### DATASET SECTION
◆ ◆ ◆ ◆
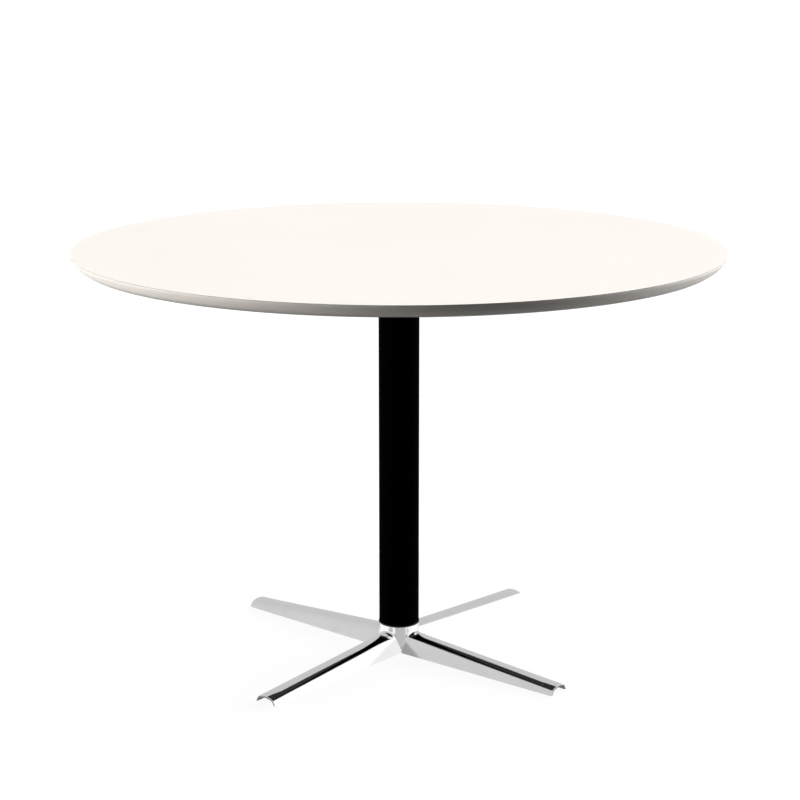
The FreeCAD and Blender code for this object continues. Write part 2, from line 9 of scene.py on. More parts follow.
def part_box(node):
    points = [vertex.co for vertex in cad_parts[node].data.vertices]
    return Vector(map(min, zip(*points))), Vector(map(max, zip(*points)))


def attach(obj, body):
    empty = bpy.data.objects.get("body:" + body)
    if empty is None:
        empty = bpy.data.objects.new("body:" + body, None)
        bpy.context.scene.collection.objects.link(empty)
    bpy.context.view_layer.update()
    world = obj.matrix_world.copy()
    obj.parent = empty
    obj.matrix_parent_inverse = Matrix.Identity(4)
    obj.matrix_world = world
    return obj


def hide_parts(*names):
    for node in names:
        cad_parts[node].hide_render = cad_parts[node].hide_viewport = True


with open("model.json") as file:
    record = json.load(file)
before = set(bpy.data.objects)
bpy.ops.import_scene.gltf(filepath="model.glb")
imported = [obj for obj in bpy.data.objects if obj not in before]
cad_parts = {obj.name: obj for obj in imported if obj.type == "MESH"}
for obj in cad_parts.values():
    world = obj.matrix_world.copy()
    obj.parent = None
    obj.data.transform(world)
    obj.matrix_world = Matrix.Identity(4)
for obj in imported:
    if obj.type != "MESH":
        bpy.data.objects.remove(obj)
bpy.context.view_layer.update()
◆ ◆ ◆ ◆
### DESCRIPTION OF THE TASK
Take every line that includes the string "objects" and copy it.

### SOLUTION
    empty = bpy.data.objects.get("body:" + body)
        empty = bpy.data.objects.new("body:" + body, None)
        bpy.context.scene.collection.objects.link(empty)
before = set(bpy.data.objects)
imported = [obj for obj in bpy.data.objects if obj not in before]
        bpy.data.objects.remove(obj)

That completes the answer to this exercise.